A rider’s stable and trainers, however, are some of the most influential parts of a rider’s experience. In her life, Weldum has been to eight or nine different barns and has trained with many different people. Some environments were better than others, of course, and, at one point, the environment of one barn was so poor that she briefly began to hate the sport and almost quit. Fortunately, at the current barn she rides at, Spruce Valley Stables in Cazenovia, the trainers are very positive. “[My trainers are] probably the most confidence-boosting, self-assured people I have ever met. They just teach horseback riding in a way that is very uplifting and very hopeful,” Weldum said. After previous experiences, she said, “[The stable’s environment] was very incredible to experience.
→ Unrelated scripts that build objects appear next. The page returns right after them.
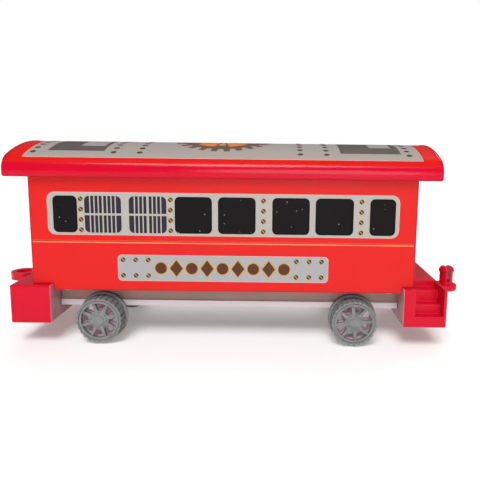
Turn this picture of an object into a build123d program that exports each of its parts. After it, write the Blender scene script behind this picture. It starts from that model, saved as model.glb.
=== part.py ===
from build123d import *
import math
import os

# Toy railway coach (caboose): a plastic underframe with an end box at each end, a metal tub that
# carries the axles, a four-wall body shell, an arched roof, printed sheets, two wheelsets and a
# coupling at each end.
# Millimetres. +Z is up, +X points to the rear (the end with the steps), and the left side is -Y.
# Pieces are drawn about the middle of the body; save() then moves them so that the origin lies
# at the middle of the overall length and width, at the height where the wheels touch.

# ---------------------------------------------------------------- overall sizes
body_length = 179.8
body_width = 61.2
body_wall = 1.6
body_top_z = 85.0
skirt_base_z = 26.1
body_corner_r = 0.8

roof_end_overhang = 10.1
roof_side_overhang = 3.9
roof_eave_z = 79.5
roof_crown_z = 95.4
roof_wall = 1.8
roof_crown_r = 80.0
roof_shoulder_r = 8.0
roof_edge_r = 1.2

sheet_thickness = 0.25
roof_sheet_recess = 0.45
roof_sheet_margin = 2.0
roof_sheet_edge_z = 86.2
side_sheet_margin = 0.5

# ---------------------------------------------------------------- underframe sizes
wheel_headroom = 4.1
floor_thickness = 1.6
box_side_overhang = 4.0
box_base_z = 10.8
box_wall = 1.6
box_edge_r = 0.9
# how far each end box reaches past the body's end, and how far back under it
front_box_reach = 9.3
front_box_under = 9.6
rear_box_reach = 14.9
rear_box_under = 5.5

# the tub under the floor: two side sills, ribs across it, and a flange that the body screws hold
sill_inset = 8.6
sill_wall = 1.6
sill_base_z = 16.3
bead_height = 2.9
bead_depth = 0.8
tub_rib_x = 27.0
tub_rib_wall = 1.4
tub_flange_reach = 6.4
tub_flange_thickness = 1.0
tub_end_gap = 0.3

# height of each tread's top and the depth of its riser behind the side face of the rear box
step_treads = [(26.0, 17.6), (20.5, 10.5), (16.0, 5.2)]

# ---------------------------------------------------------------- wheels and axles
flange_r = 11.7
flange_width = 1.5
flange_edge_r = 0.5
tread_r = 10.7
wheel_width = 9.3
wheels_over_faces = 65.3
front_axle_inset = 31.1
rear_axle_inset = 27.9
axle_r = 1.5
axle_bearing_gap = 0.05
axle_end_chamfer = 0.3
bracket_width = 10.0
bracket_thickness = 3.1

rim_inner_r = 8.4
face_groove_r = (9.35, 9.7)
face_groove_depth = 0.5
tread_flutes = 26
flute_width = 0.9
flute_depth = 0.35
hub_r = 4.5
hub_step_r = 3.4
hub_cap_r = 2.2
hub_step = 0.5
hub_cap_wall = 1.4
hub_boss_r = 3.2
spoke_count = 8
spoke_hub_width = 1.8
spoke_rim_width = 1.1
spoke_recess = 0.6
spoke_depth = 5.0
front_wheel_phase = 17.5
rear_wheel_phase = 5.6

# ---------------------------------------------------------------- couplings (reach: past the body's end)
post_reach = 24.7
post_r = 3.4
post_head_r = 3.95
post_top_r = 2.3
post_top_z = 32.5
post_head_height = 2.7
post_head_bulge = (0.35, 0.45)
post_slit = 1.6
post_slit_floor = 1.2
plate_top_z = 23.2
plate_thickness = 3.3
plate_edge_r = 0.8
plate_half_width = 5.5
plate_start_reach = 1.6
plate_screw_reach = 6.6
plate_boss_r = 4.5
plate_fit = 0.15

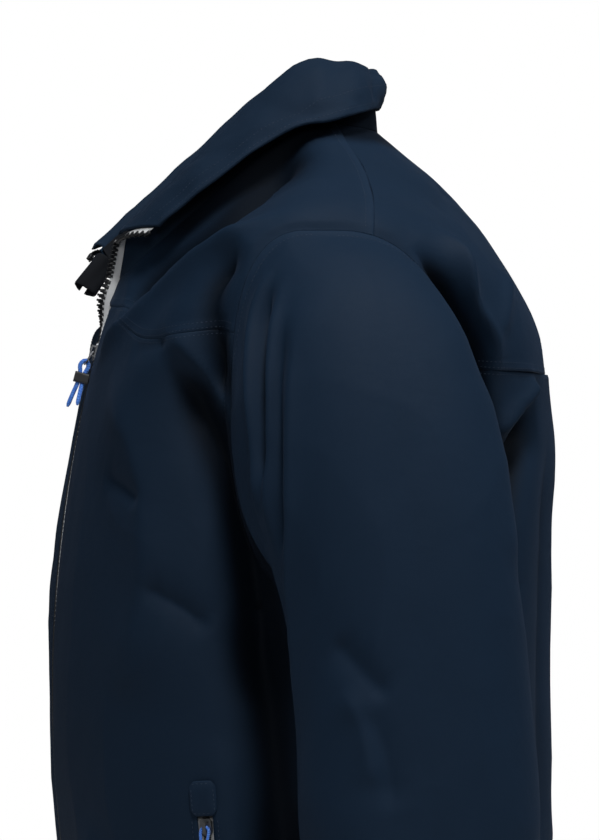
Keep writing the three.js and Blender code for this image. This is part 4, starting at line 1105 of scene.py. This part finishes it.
def add_back():
    high = body_sheet(back_yoke, 430, 190)
    edges = seam_relief(high, lapped=("bottom",), tucked=("top",))
    high.raise_by(body_relief(high, BACK_YOKE_SEED) + edges + pucker(high, ("bottom",), 9.0))
    add_cloth(
        "back_yoke", high, YOKE, CLOTH, "yoke_cloth",
        worn=("bottom",), rows=YOKE_ROWS,
    )
    low = body_sheet(back_panel, 420, 610)
    edges = seam_relief(low, lapped=("bottom",), tucked=("top",))
    low.raise_by(body_relief(low, BACK_SEED) + edges + pucker(low, ("top", "left", "right"), 15.0))
    add_cloth(
        "back_panel", low, SHELL, CLOTH, "shell_cloth",
        worn=("bottom", "top"), rows=[*HEM_ROWS, ("top", 3)],
    )


# ---------------------------------------------------------------- sleeves and cuffs


def sleeve_sheet(t0, t1, step, mirror, columns=None):
    columns = columns or round(540 / step)
    line = np.linspace(t0, t1, 400)
    path = sleeve_skin(np.full(400, 0.5), line)
    along = np.concatenate([[0], np.cumsum(np.linalg.norm(np.diff(path, axis=0), axis=1))])
    heights = np.interp(spaced(along[-1], step), along / along[-1], line)
    turns, heights = np.meshgrid(np.linspace(0, 2 * math.pi, columns + 1), heights)
    return Sheet(sleeve_skin, turns, heights, wraps=True, mirror=mirror), turns


def follow_arm(piece, side):
    """Bakes the piece's place into its mesh and works out each point's distance to the armhole and its share
    along it; nothing more is done with them, so the cloth does not turn with the arm."""
    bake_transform(piece)
    points = np.array([v.co for v in piece.data.vertices]) / MM
    points[:, 0] *= side
    gap, share = distance_to(points, armhole_path)


SLEEVE_CALM, CUFF_CALM_Z = 7, -650


def sleeve_relief(sheet, side, seed):
    points = sheet.base.reshape(-1, 3)
    height = fold_height(points, SLEEVE_FOLDS, float(side))
    # Painted shade in the bottoms of the sleeve's folds.
    sheet.painted_shade_depth = -height.reshape(sheet.base.shape[:2])
    height += slack(points, seed)
    near = points * [side, 1, 1]
    height *= smooth((distance_to(near, armhole_path)[0] - SEAM_STILL) / SLEEVE_CALM)
    over_cuff = points[:, 2] - CUFF_CALM_Z
    height *= np.where(over_cuff < 30, smooth((over_cuff + 10) / 40) * 0.7 + 0.3, 1)
    return height.reshape(sheet.base.shape[:2])


def place_on_arm(node_name, piece, side):
    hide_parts(node_name)
    follow_arm(piece, side)


def add_sleeve(side, name):
    seed = SLEEVE_SEED[name]
    sheet, _ = sleeve_sheet(0.0, CUFF_START, 3.1, side < 0)
    edges = seam_relief(sheet, tucked=("top",))
    sheet.raise_by(sleeve_relief(sheet, side, seed) + edges + pucker(sheet, ("bottom", "top"), seed))
    piece = sheet.mesh(f"{name}_sleeve_cloth", YOKE, CLOTH, sheet.seam_shade(("bottom", "top")))
    place_on_arm(f"{name}_sleeve", piece, side)
    sewn = stitches(f"{name}_sleeve_stitching", [sheet.line("bottom", 6.5)])
    follow_arm(sewn, side)
    declare(sheet)
    inner, _ = sleeve_sheet(0.2, CUFF_START - 0.05, 7, side < 0, 80)
    inner.raise_by(sleeve_relief(inner, side, seed), SLEEVE_LINING_DEPTH)
    lining = inner.mesh(f"{name}_sleeve_lining_cloth", LINING, LINING_CLOTH)
    place_on_arm(f"{name}_sleeve_lining", lining, side)
    declare(inner)


TAB_START, TAB_END = -0.1, -0.27
CUFF_CLOTH, TAB_CLOTH, PATCH_CLOTH = 2.2, 1.6, 1.0
TAB_LIFT, PATCH_LIFT = 3.3, 1.5
EVERY_EDGE = ("left", "right", "top", "bottom")


def add_cuff(side, name):
    body = f"{name}_sleeve"
    sheet, _ = sleeve_sheet(CUFF_START + 0.008, float(SLEEVE_END), 3.6, side < 0, 150)
    sheet.raise_by(0.6 * rumple(sheet.base.reshape(-1, 3), 40).reshape(sheet.base.shape[:2]))
    add_cloth(
        f"{name}_cuff", sheet, SHELL, CUFF_CLOTH, "shell_cloth",
        worn=("bottom", "top"), rounded=("top", "bottom"),
        rows=[("bottom", 3), ("top", 4), ("top", 20)], body=body,
    )

    def strip(u0, u1, t0, t1, lift, columns, rows):
        turns = 2 * math.pi * mix(u0, u1, np.linspace(0, 1, columns))
        turns, heights = np.meshgrid(turns, np.linspace(t0, t1, rows))
        made = Sheet(sleeve_skin, turns, heights, mirror=side < 0)
        return made.raise_by(np.full(turns.shape, lift))

    hooks = strip(TAB_END + 0.09, TAB_END - 0.04, 6.6, 6.9, PATCH_LIFT, 40, 18)
    add_cloth(
        f"{name}_cuff_patch", hooks, HOOK, PATCH_CLOTH, "charcoal_cloth",
        body=body,
    )
    tab = strip(TAB_START, TAB_END, 6.58, 6.92, TAB_LIFT, 70, 26)
    add_cloth(
        f"{name}_cuff_tab", tab, YOKE, TAB_CLOTH, "yoke_cloth",
        worn=EVERY_EDGE, rounded=EVERY_EDGE, rows=[(edge, 2.2) for edge in EVERY_EDGE],
        body=f"{name}_cuff_tab",
    )


# ---------------------------------------------------------------- collar


def collar_grid(width, length, step=3.0):
    return np.meshgrid(spaced(width, step), spaced(length, step))


STAND_CLOTH, FALL_CLOTH, COLLAR_LINING = 1.5, 2.6, 1.0


def add_collar():
    f, w = collar_grid(480, 45)
    stand = Sheet(stand_skin, f, w)
    height = 0.5 * slack(stand.base.reshape(-1, 3), STAND_SEED).reshape(f.shape) * smooth(stand.up / 14)
    stand.raise_by(height)
    # Painted shade over the whole stand except its ends, for the dark under the collar fall.
    stand.painted_shade = smooth((f - 0.06) / 0.08) * smooth((0.94 - f) / 0.08)
    add_cloth(
        "collar_stand", stand, COLLAR, STAND_CLOTH, "shell_cloth",
        worn=("bottom",),
    )
    f, q = collar_grid(560, 62)
    fall = Sheet(fall_skin, f, q, turn=-1)
    points = fall.base.reshape(-1, 3)
    height = slack(points, FALL_SEED) + 1.6 * creased(points, 34, (1, 1, 0.7), FALL_CREASE_SEED)
    height = (height + fold_height(points, COLLAR_FOLDS)).reshape(f.shape)
    fall.raise_by(0.85 * height * smooth(fall.up / 12) + seam_relief(fall, lapped=("top",)))
    add_cloth(
        "collar_fall", fall, COLLAR, FALL_CLOTH, "shell_cloth",
        worn=("top", "left", "right"), rounded=("top", "left", "right", "bottom"),
        rows=[("top", 5.5), ("top", 18)],
    )
    f, w = collar_grid(440, 42, 8)
    lining = Sheet(stand_skin, f, mix(0.03, 0.97, w))
    lining.raise_by(np.zeros(f.shape), 3.4)
    add_cloth(
        "collar_lining", lining, CHARCOAL, COLLAR_LINING, "charcoal_cloth"
    )


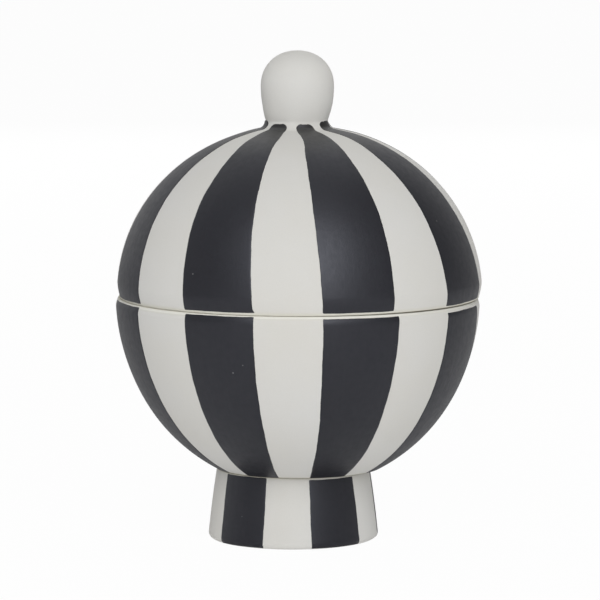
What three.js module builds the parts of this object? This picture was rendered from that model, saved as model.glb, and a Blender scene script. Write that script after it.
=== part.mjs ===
// A round ceramic candy box: a footed bowl, a domed lid with a knob, and painted dark stripes.
// Millimetres, +Z up. The ground is z = 0 and the lid's axis is x = y = 0.
// An azimuth of 0 degrees faces the front, -Y, and grows towards +X.
import * as THREE from "three";

// Bowl. Its outside curves in from the rim to the flat underside that the foot carries. A fullness
// of 2 is an ellipse, more is squarer and less is leaner.
const bowlRadius = 59.7;
const bowlFullness = 1.985;
const bowlHeight = 56.4;
const bowlWall = 3.8;
const bowlFloorThickness = 4.5;
const bowlRimRoundHeight = 2.0;
const bowlRimRoundDepth = 0.8;

// Foot. A hollow flaring ring, open below.
const footHeight = 23.35;
const footTopRadius = 25.1;
const footFlare = 2.75;
const footBulge = 0.15;
const footWall = 4.4;
const footEdgeRound = 1.8;

// Lid. A slightly squarer curve than the bowl's, with a thick rim for its locating ring.
const lidOverhang = 0.3;
const domeHeight = 56.1;
const domeFullness = 2.06;
const lidWall = 3.6;
const lidRimRoundHeight = 5.0;
const lidRimRoundDepth = 1.5;
const lidCoveHeight = 9.0;

// Locating ring under the lid, which drops into the bowl's mouth.
const ringClearance = 1.3;
const ringThickness = 3.2;
const ringDepth = 6.0;
const ringEdgeRound = 0.9;

// Knob on the flat land at the top of the dome.
const knobRadius = 12.0;
const knobNeckRadius = 10.2;
const knobBaseRadius = 12.5;
const knobFlareHeight = 3.3;
const knobBellyHeight = 14.0;
const knobCrownHeight = 11.65;
const knobCrownFullness = 2.14;
const knobLandMargin = 0.2;

// The pieces were joined by hand, so their axes stand a little off the lid's.
const bowlOffset = -0.5;
const footOffset = -2.1;
const knobOffset = -0.7;

// Stripes of dark slip: how many, where the first is centred, its share of the pitch, the columns
// that it covers, and the row of the wall's rounded edge that it starts from.
const slipThickness = 0.3;
const slipEndGap = 0.6;
const lidStripes = { count: 8, firstAzimuth: 18, share: 0.52, columns: 3, startRow: 1 };
const bowlStripes = { count: 8, firstAzimuth: 20, share: 0.53, columns: 3, startRow: 2 };
const footStripes = { count: 5, firstAzimuth: 31.5, share: 0.53, columns: 4, startRow: 2 };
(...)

I didn’t really think it was possible, yet it was.”
Plans for the Future:
Right now, Weldum is mainly focused on performing the best that she can at Nationals. However, looking towards the future, she plans to keep horseback riding in her life. Although, academically, her main interest is in creative writing, she hopes to be able to ride on a collegiate equestrian team and, after she graduates, she plans to look for grooming jobs and/or assistant jobs, if possible. “I think I will definitely be pursuing horseback riding and I want to pursue it for the rest of my life,” Weldum said.
Although Weldum likes to keep her horseback riding self separate from her school self, the experiences she’s had and the lessons she’s learned influence her every day. As she competes in the U.S. Dressage Finals this Saturday and Sunday, she represents to the J-D community—and the whole country—the success that is possible through hard work and perseverance, along a path that may not be typical but is distinctly your own.